Чувствуется сильное влияние Бергсона в этой апологии «бессознательному», хотя много и от Джойса, Кафки, Фрейда и сюрреалистов, те были также очарованы этим таинственным подсознанием царства грез духа. Сент-Экса, понятно, заинтриговал этот неустанный прядильный станок сказок, эта трудолюбивая Пенелопа, неспящая Шахерезада, продолжавшая развлекать человеческий мозг во время часов неудержимой дремоты. Но как проникнуть в тайну этого загадочного языка, который мы несем в себе, когда даже наши сны испытывают воздействие коллективных стереотипов каждодневной речи? Малларме, в своем знаменитом восхвалении Эдгара Аллана По, назвал миссией поэта – освободить себя от языка племени. Жид мог также прокомментировать этот факт во время встреч в Агее, когда Тонио пытался находить образы, в которых он нуждался, чтобы передать особую напряженность пережитого Гийоме, не добавив ничего от себя. Ибо уже в своем дневнике Жид обращал внимание, что не только на мысли, но и на ощущения и эмоции самых простых людей разрушительно воздействуют стандартные формулы и традиционные фразы, в окружении которых они живут. Он и Жан Шлумбергер получили драматическое доказательство этого, когда однажды во время Первой мировой войны посетили госпиталь для выздоравливающих раненых солдат, недавно привезенных с фронта. Навещавшие были ошеломлены, услышав, как эти солдаты, «от кого мы ожидали, по крайней мере, истинных впечатлений, наивно возвращали нам те же самые фразы, которые можно было прочитать каждый день в газетах: фразы, очевидно вычитанные ими… С помощью этих штампов солдаты видели, чувствовали, переживали… Ни один из них не оказался способен на малейшую личную непосредственную реакцию».

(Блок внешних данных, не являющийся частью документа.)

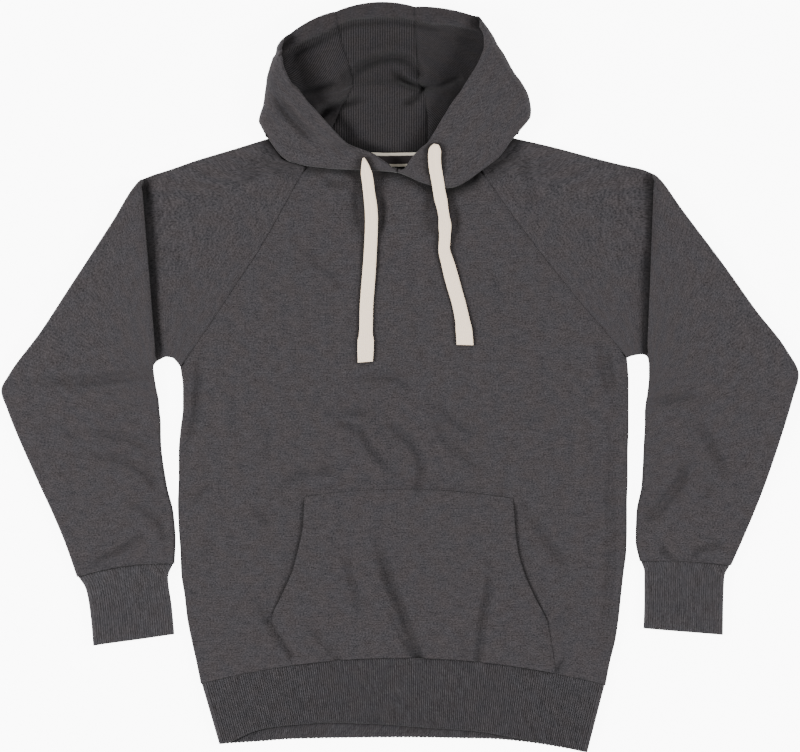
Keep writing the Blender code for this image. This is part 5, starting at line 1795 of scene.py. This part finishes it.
@dataclass
class Hood:
    """Hood of two sides and a centre strip, open towards the viewer and turned down at the back."""

    fabrics: Fabrics
    step: float = 2.8
    casing_columns: int = 10
    flap_columns: int = 42
    turns: int = 14
    base_columns: int = 34
    center_columns: int = 34
    casing_width: float = 20.0
    fold_radius: float = 10.0
    lip: tuple[float, float] = (8.0, 15.8)
    lip_rounds: int = 260
    edge_rounds: int = 10
    least_wall: float = 1.2
    casing_share: float = 0.15
    cloths: tuple[bpy.types.Material, ...] = field(init=False)
    places: Array = field(init=False)
    flap_at: Array = field(init=False)
    base_at: Array = field(init=False)
    angles: Array = field(init=False)

    def __post_init__(self) -> None:
        """Keep the cloths, and place the columns and the rows that the panels share."""
        self.cloths = (self.fabrics.jersey, self.fabrics.inside, self.fabrics.casing)
        hem = np.linspace(0, self.casing_share, self.casing_columns + 1)[:-1]
        self.flap_at = np.append(hem, np.linspace(self.casing_share, 1, self.flap_columns + 1)[:-1])
        self.base_at = graded(self.base_columns, start=False)[1:]
        self.angles = np.linspace(math.pi / 2, -math.pi / 2, self.turns + 1)
        tables = [np.array(HOOD_ROWS[side.value], float) for side in Side]
        moved = np.maximum.reduce([
            np.hypot(np.diff(t[:, i]), np.diff(t[:, i + 1])) + 0.5 * np.abs(np.diff(t[:, TOP]))
            for t in tables for i in (RIM, SEAM)
        ])
        counts = np.maximum(2, np.ceil(moved / self.step)).astype(int)
        runs = [row + np.arange(count) / count for row, count in enumerate(counts)]
        self.places = np.concatenate([*runs, [len(counts)]])

    def rows(self, side: Side) -> Array:
        """The side's table at every row."""
        table = np.array(HOOD_ROWS[side.value], float)
        return flow(np.arange(len(table)), table, self.places)

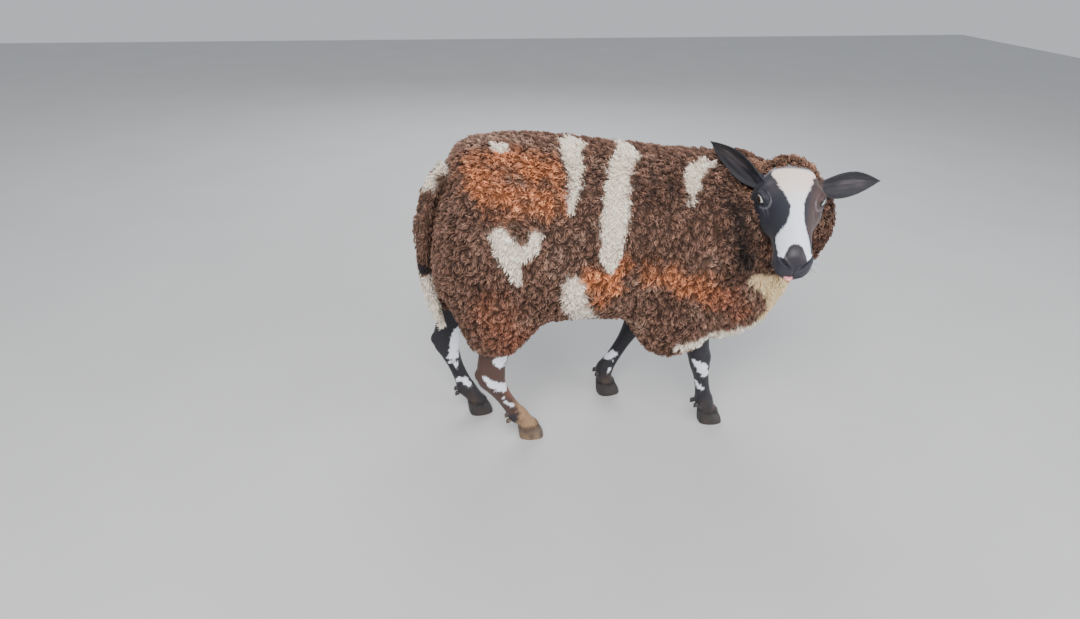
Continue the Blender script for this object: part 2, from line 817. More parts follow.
LEG_MARKS = (
    Mark(Shade.WHITE, ((257, -127, 226, 9), (276, -125, 204, 13), (290, -118, 186, 9)), 1.5, 6),
    Mark(Shade.WHITE, ((272, -106, 152, 6), (278, -108, 138, 9), (292, -109, 128, 7)), 1.5, 5),
    Mark(Shade.DARK_BROWN, ((-290, -96, 380, 60), (-270, -94, 255, 50), (-250, -90, 190, 45),
         (-215, -70, 125, 36)), 10, 6),
    Mark(Shade.RED_BROWN, ((-226, -86, 215, 16), (-215, -76, 165, 18)), 10, 5),
    Mark(Shade.OCHRE, ((-186, -67, 122, 20), (-166, -55, 62, 36)), 12, 10),
    Mark(Shade.WHITE, ((-286, -118, 334, 10), (-248, -124, 328, 16), (-240, -117, 286, 18)), 1.5, 8),
    Mark(Shade.WHITE, ((-280, -114, 236, 7), (-257, -110, 206, 12), (-230, -98, 196, 12)), 1.5, 7),
    Mark(Shade.WHITE, ((-233, -91, 160, 5), (-226, -91, 142, 6), (-208, -85, 126, 4)), 1.5, 4),
    Mark(Shade.WHITE, ((97, 100, 124, 9), (110, 90, 136, 13)), 1.5, 6),
    Mark(Shade.WHITE, ((101, 83, 88, 6),), 1.5, 4),
    Mark(Shade.WHITE, ((-316, 86, 272, 10), (-326, 82, 228, 17), (-336, 84, 190, 15),
         (-328, 80, 156, 8)), 1.5, 8),
    Mark(Shade.WHITE, ((-324, 74, 112, 8), (-300, 76, 104, 12)), 1.5, 6),
)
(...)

И именно эту новизну – в неожиданности снов – Сент-Экзюпери стремился возвратить обратно. Но обнаружить слова, чтобы вызвать их к жизни, – это совсем иное дело. Образ трапеции, примененный к его ночному полету, связан с детскими воспоминаниями об акробатах и куполе цирка, но это слишком земное сравнение, чтобы передать тот смысл потерянности, которую он ощущал в холодной недействительности той безлунной ночи. Этот специфический образ был безжалостно пересмотрен в дальнейшем. Как ни странно, приблизительно к сорока годам, он признал, что Борман, Ловель и Лидерс должны были чувствовать нечто иное, возвращаясь из ледниковой необъятности и бесконечности к крошечной, но гостеприимной «хорошей земле».
* * *
Награда за поэтические муки настигла Сент-Экса скорее, чем ожидалось, всего через месяц после той неземной ночи, когда звезды, подобно астрономическим рыболовам, поймали его на свою поблескивающую золотом наживку. 4 декабря двенадцать из восемнадцати дам, составлявших жюри, проголосовали дать премию «Фемина» за 1931 год Антуану де Сент-Экзюпери за его второй роман, «Ночной полет». Новости, помчавшиеся по телеграфу в Тулузу и переданные оттуда вдоль по всей линии, догнали автора в Кап-Джуби. Ему немедленно разрешили возвратиться для получения приза, но поскольку основные обязанности Антуана были связаны с авиалинией, ему вручили для доставки почту из Южной Америки. Когда он наконец приземлился в Тулузе после двадцати четырех часов пилотирования, Андре Дюбурдье, старый компаньон Дора, только внимательно приглядевшись, узнал летчика. «Трехдневная щетина покрывала лицо, сохраняя на лице черную копоть от выхлопа двигателя… Кто признал бы его аристократическую руку в лапе угольщика, протянутой мне? Обутый в старые сандалии, в изодранных брюках с пятнами жира, в надетом прямо на голое тело синем ратиновом пальто, подвязанном веревкой… Спустя два часа после приземления на аэродроме в Монтодране, Антуан сел на поезд до Парижа, едва успев натянуть грязную рубашку и измятый костюм, извлеченный из чемодана, оставленного в Тулузе в предыдущий приезд».